Start of Given information

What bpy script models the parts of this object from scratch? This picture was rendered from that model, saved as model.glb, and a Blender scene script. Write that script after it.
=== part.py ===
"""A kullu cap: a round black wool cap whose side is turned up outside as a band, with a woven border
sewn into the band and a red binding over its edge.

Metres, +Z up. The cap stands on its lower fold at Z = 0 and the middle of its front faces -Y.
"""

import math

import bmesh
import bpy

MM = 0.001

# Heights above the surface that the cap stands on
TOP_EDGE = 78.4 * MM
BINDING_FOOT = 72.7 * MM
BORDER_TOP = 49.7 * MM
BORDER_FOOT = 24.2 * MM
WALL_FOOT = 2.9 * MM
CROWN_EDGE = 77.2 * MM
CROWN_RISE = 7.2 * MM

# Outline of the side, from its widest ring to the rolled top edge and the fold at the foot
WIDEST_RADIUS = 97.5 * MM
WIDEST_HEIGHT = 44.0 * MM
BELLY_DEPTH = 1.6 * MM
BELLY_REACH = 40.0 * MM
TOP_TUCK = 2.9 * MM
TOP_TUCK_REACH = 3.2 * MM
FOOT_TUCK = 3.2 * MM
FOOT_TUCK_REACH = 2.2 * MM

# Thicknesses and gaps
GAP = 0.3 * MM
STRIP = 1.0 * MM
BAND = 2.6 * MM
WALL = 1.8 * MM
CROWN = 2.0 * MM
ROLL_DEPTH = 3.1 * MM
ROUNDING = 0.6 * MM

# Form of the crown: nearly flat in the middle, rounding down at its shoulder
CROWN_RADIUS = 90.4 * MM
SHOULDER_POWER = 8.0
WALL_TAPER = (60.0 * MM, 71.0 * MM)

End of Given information

▶ [Description of the task]: Print the listing above from its first line through the line with "CROWN_RISE = 7.2 * MM", and stop there.

▶ [The output]:
What bpy script models the parts of this object from scratch? This picture was rendered from that model, saved as model.glb, and a Blender scene script. Write that script after it.
=== part.py ===
"""A kullu cap: a round black wool cap whose side is turned up outside as a band, with a woven border
sewn into the band and a red binding over its edge.

Metres, +Z up. The cap stands on its lower fold at Z = 0 and the middle of its front faces -Y.
"""

import math

import bmesh
import bpy

MM = 0.001

# Heights above the surface that the cap stands on
TOP_EDGE = 78.4 * MM
BINDING_FOOT = 72.7 * MM
BORDER_TOP = 49.7 * MM
BORDER_FOOT = 24.2 * MM
WALL_FOOT = 2.9 * MM
CROWN_EDGE = 77.2 * MM
CROWN_RISE = 7.2 * MM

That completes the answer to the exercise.